Service throughout the Fallon and Byrne operation is truly Irish in its conception, although you may be served by many different nationalities in addition to local employees, I have never found it to falter. What do I mean by “Truly Irish”? Well the Irish nation take their food and drink very seriously and with pride, and so they should. This pride is reflected in the warmth of service they provide and depth of knowledge in regard to the products they are suggesting and describing to you. The “Celtic Tiger” (a term that refers to a period of rapid economic growth in the economy of the Republic of Ireland from the mid-1990s to the mid-2000s) brought a new level of customer expectations into the Irish restaurant business and saw the arrival of many new “High End” restaurants and bars. These new operations offered a level of service uncommon in the Irish restaurant industry before this time in terms of training, speed and competence, but in many cases lacked warmth and hospitality. The “Celtic Tiger” has been and gone, and thankfully the two levels of service have now largely combined, taking the good from each discipline and learning from each other.


Insider tips for Fallon & Byrne Dublin

As the emporium is such a large space it can get quite noisy, not an issue for me, in fact a plus point as I believe it creates a superb “Vibe” but you may want to review.

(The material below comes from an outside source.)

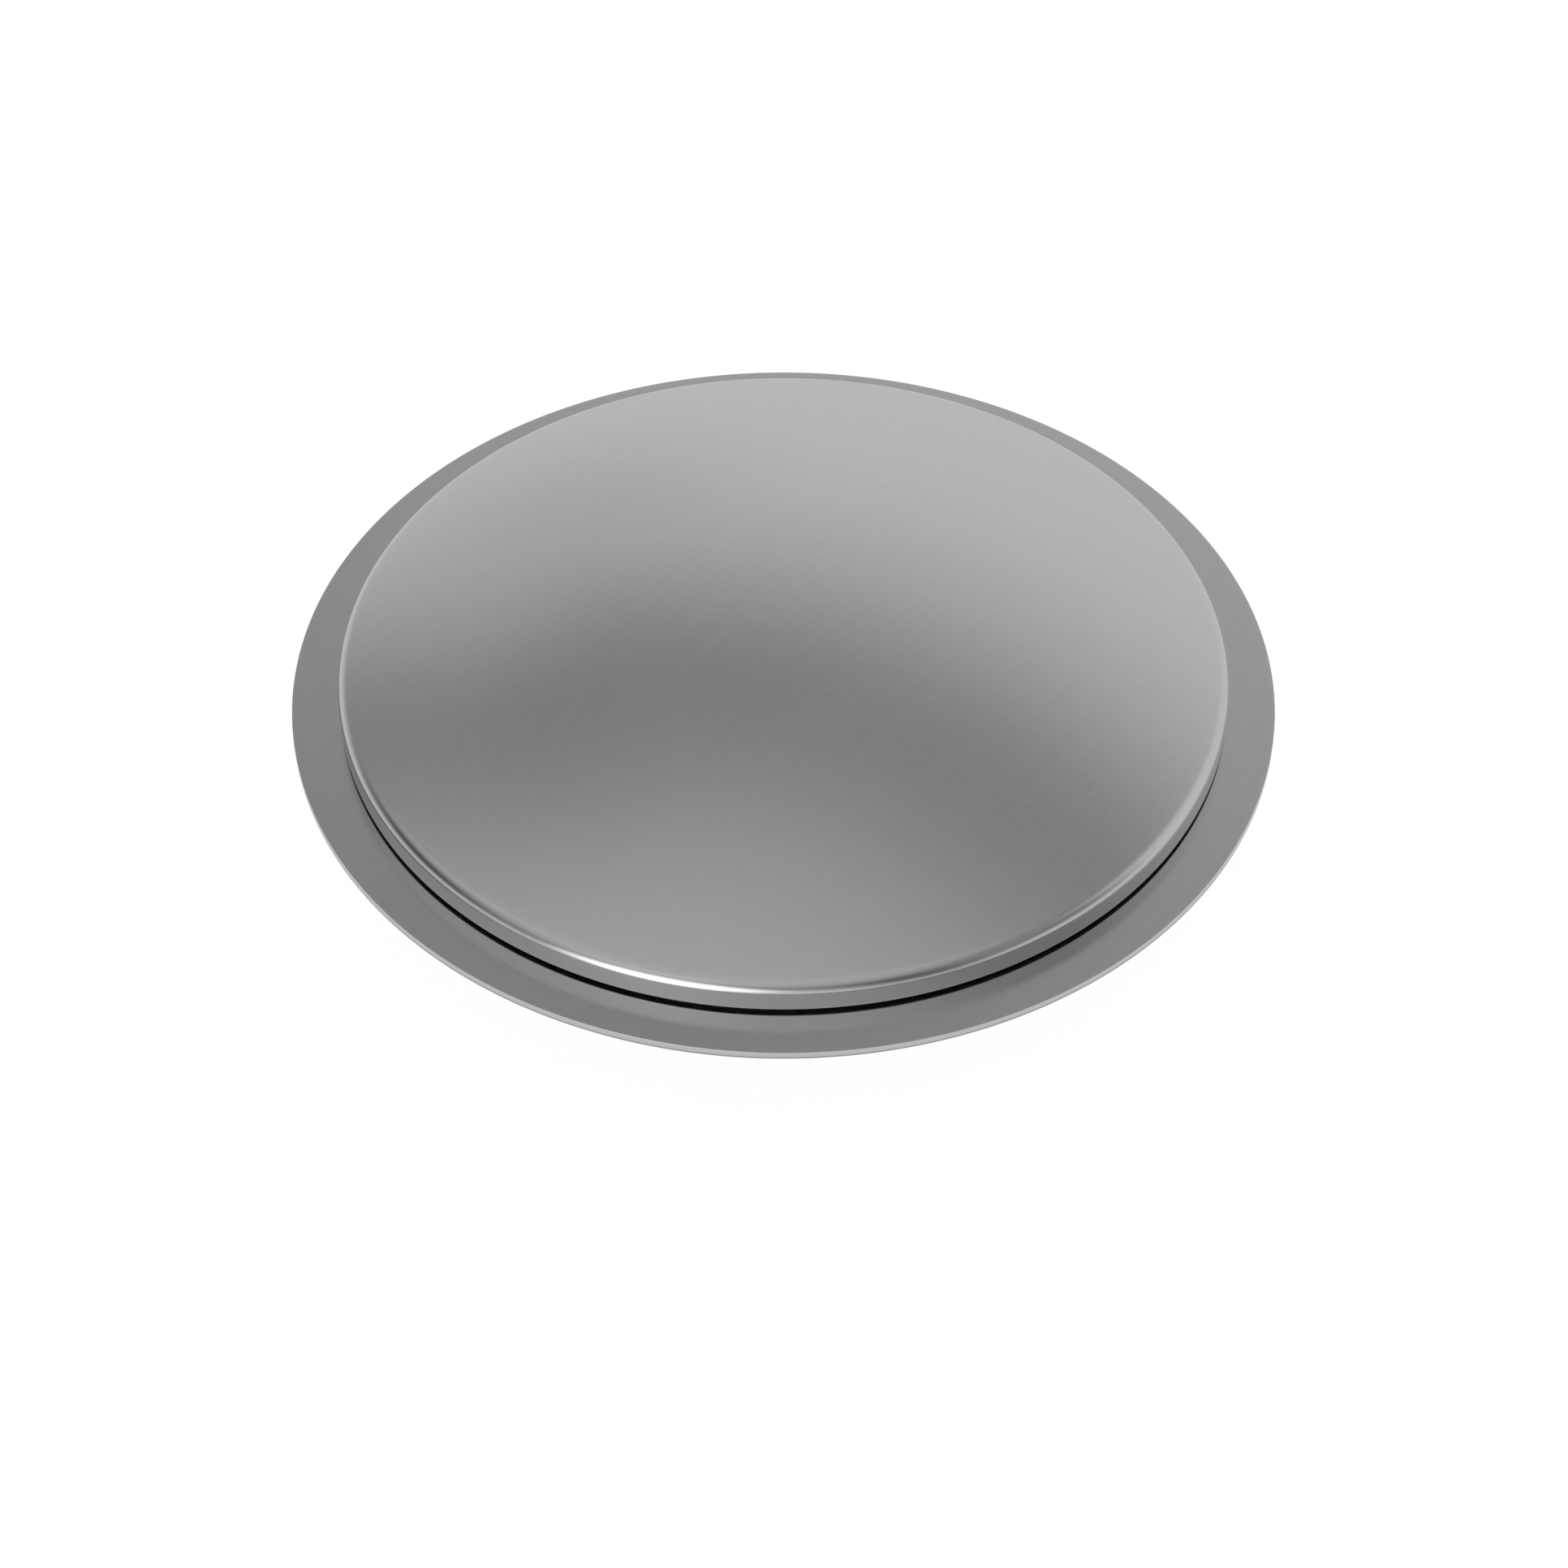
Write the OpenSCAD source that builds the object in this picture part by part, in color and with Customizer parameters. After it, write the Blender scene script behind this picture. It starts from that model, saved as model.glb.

Fallon & Byrne has become a Dublin success story and survived the rise and crash of the economy by being faithful to its roots. Over its varied food offerings and opportunities, there is a price point to suit all pockets and true Irish welcome. They have respect and passion for food and see the value in providing only the best possible product to their customers. A simple but winning formula.